All because I had a niche little area of expertise and was annoyed enough that other people didn’t know about it to write a book. And because I luckily ended up in the process writing a book that was more universally accessible than the subject that originally started me down that road.

Other than that bundle, Excel for Self-Publishers, the title that I originally set out to write, only ever sold 50 copies. And it’s now only available on Payhip because so much has changed with the data that’s now available to self-publishers that you don’t need to jump through so many hoops so I unpublished it from the major stores.

(I leave it on Payhip because it has how to calculate an average customer value and series sellthrough which are still useful. But I replaced it with Data Analysis for Self-Publishers which talks about the thoughts behind those kinds of calculations but doesn’t do the step-by-step thing that the original book did.)

Anyway.

It would have never occurred to me to write a beginner-level book on Excel otherwise.

But I did. And I’m happy I did. Because 1,000 reviews on Amazon later, that little title still chugs along and hangs out in the top 100 for its category most days.

Now, would I have the same result if I did that today?

No.

AMS has changed drastically since then, so those ads would not work near as well for who I was then if I published that same title today.

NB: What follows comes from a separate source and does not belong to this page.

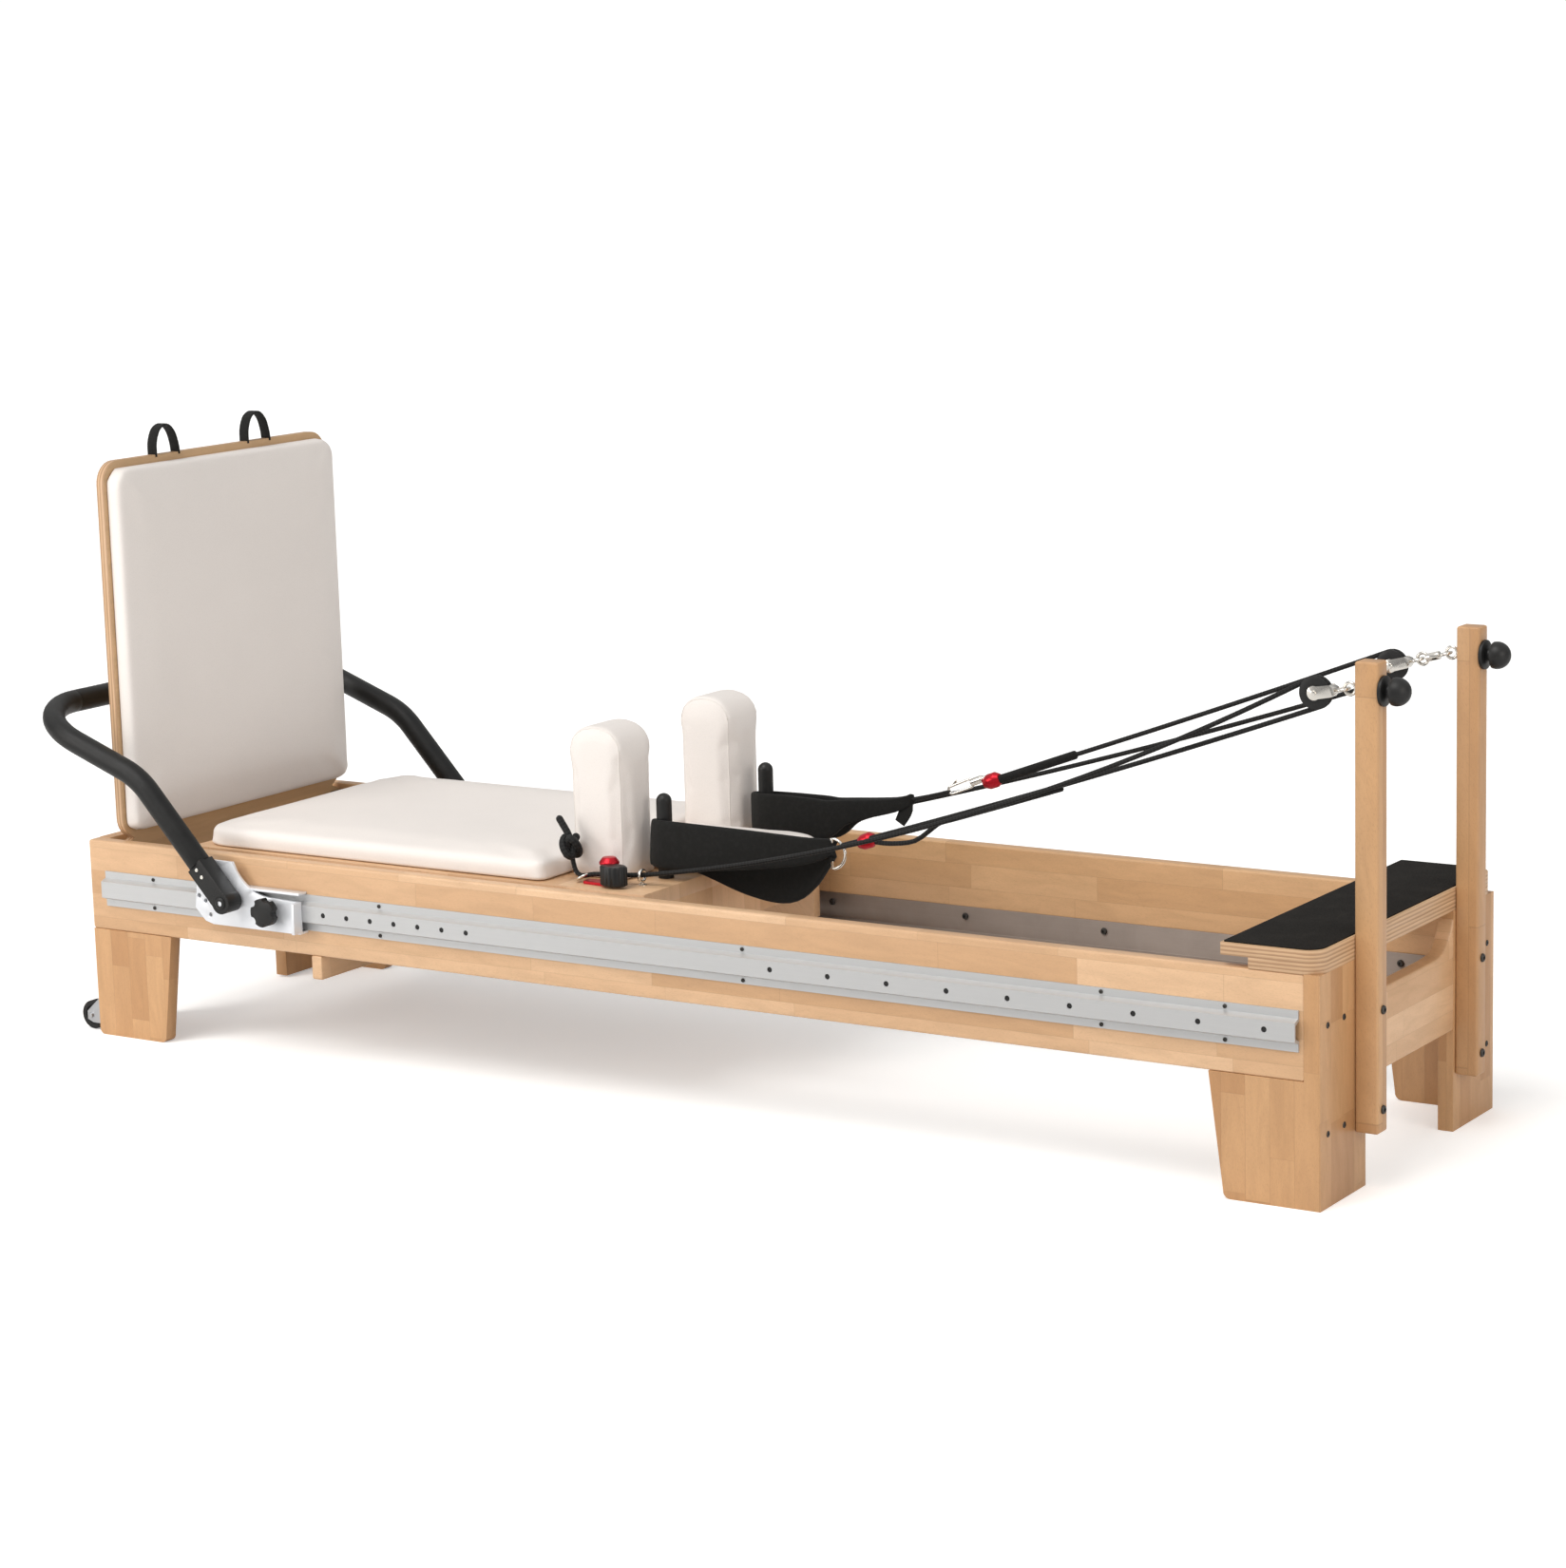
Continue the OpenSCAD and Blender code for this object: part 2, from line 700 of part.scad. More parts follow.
module hand_straps() {
    color(BLACK) place() {
        far_side() translate([0, 0, 404]) linear_extrude(52) strap_loop([1418, near_clip_y + 4]);
        translate([0, 0, 404]) linear_extrude(52) strap_loop([1440, far_clip_y + 4]);
    }
}

module near_strap_ring() {
    color(STEEL) place() translate([1456, -near_clip_y - 2, 424]) rotate([90, 0, 0]) ring(19, 2.5);
}

module far_strap_hook() {
    color(STEEL) place() translate([1530, far_clip_y, 488]) rotate([90, 20, 0]) union() {
        ring(13, 2.5);
        along_x(0, 0, 5, 12, 40);
    }
}

// Cord lock in the rope's lower end
module rope_lock() {
    rotate([0, 70, 0]) rotate_extrude() polygon([[0, -15], [9, -15], [13, -6], [13, 8], [8, 16], [0, 16]]);
}

// Near-side parts and their mirrored far-side twins
module near_side_panel() {
    color(WOOD) place() side_panel();
}

module far_side_panel() {
    color(WOOD) place() far_side() side_panel();
}

module near_foot_leg() {
    color(WOOD) place() foot_leg();
}

module far_foot_leg() {
    color(WOOD) place() far_side() foot_leg();
}

module near_head_leg() {
    color(WOOD) place() head_leg();
}

module far_head_leg() {
    color(WOOD) place() far_side() head_leg();
}

module near_outer_rail() {
    color(ALUMINIUM) place() outer_rail();
}

module far_outer_rail() {
    color(ALUMINIUM) place() far_side() outer_rail();
}

module near_riser() {
    color(WOOD) place() riser();
}

module far_riser() {
    color(WOOD) place() far_side() riser();
}

module near_riser_knob() {
    color(BLACK) place() riser_knob();
}

module far_riser_knob() {
    color(BLACK) place() far_side() riser_knob();
}

module near_transport_wheel() {
    color(BLACK) place() transport_wheel();
}

module far_transport_wheel() {
    color(BLACK) place() far_side() transport_wheel();
}

module near_footbar_bracket() {
    color(ALUMINIUM) place() footbar_bracket();
}

module far_footbar_bracket() {
    color(ALUMINIUM) place() far_side() footbar_bracket();
}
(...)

Also, because I mentioned having success with my Excel books a lot of others jumped in there, too, starting sometime in 2018. So there are far more titles competing in that space now than there were when I first started out with those books.

When I first published them the trade publishers weren’t even using AMS to advertise their books. Now they are.

And there was only maybe one or two self-publishers in the space. So a $12.95 paperback stood out as a good, affordable alternative to the $40+ versions from the trade publishers.

Now…Not so much.

So the lesson to take is not, “write a book about Excel for beginners.” The lesson is, “find a personal pain point where you can share knowledge”, “find your own angle on that pain point that no one else has covered yet”, and then “try to leverage off of that to find something more universal or broadly applicable.” It may just work.

And, please, if you have access to Excel and don’t know how to use pivot tables and you work with data that needs to be summed up, go download one of the two pivot tables books and learn it. Please. For my sanity.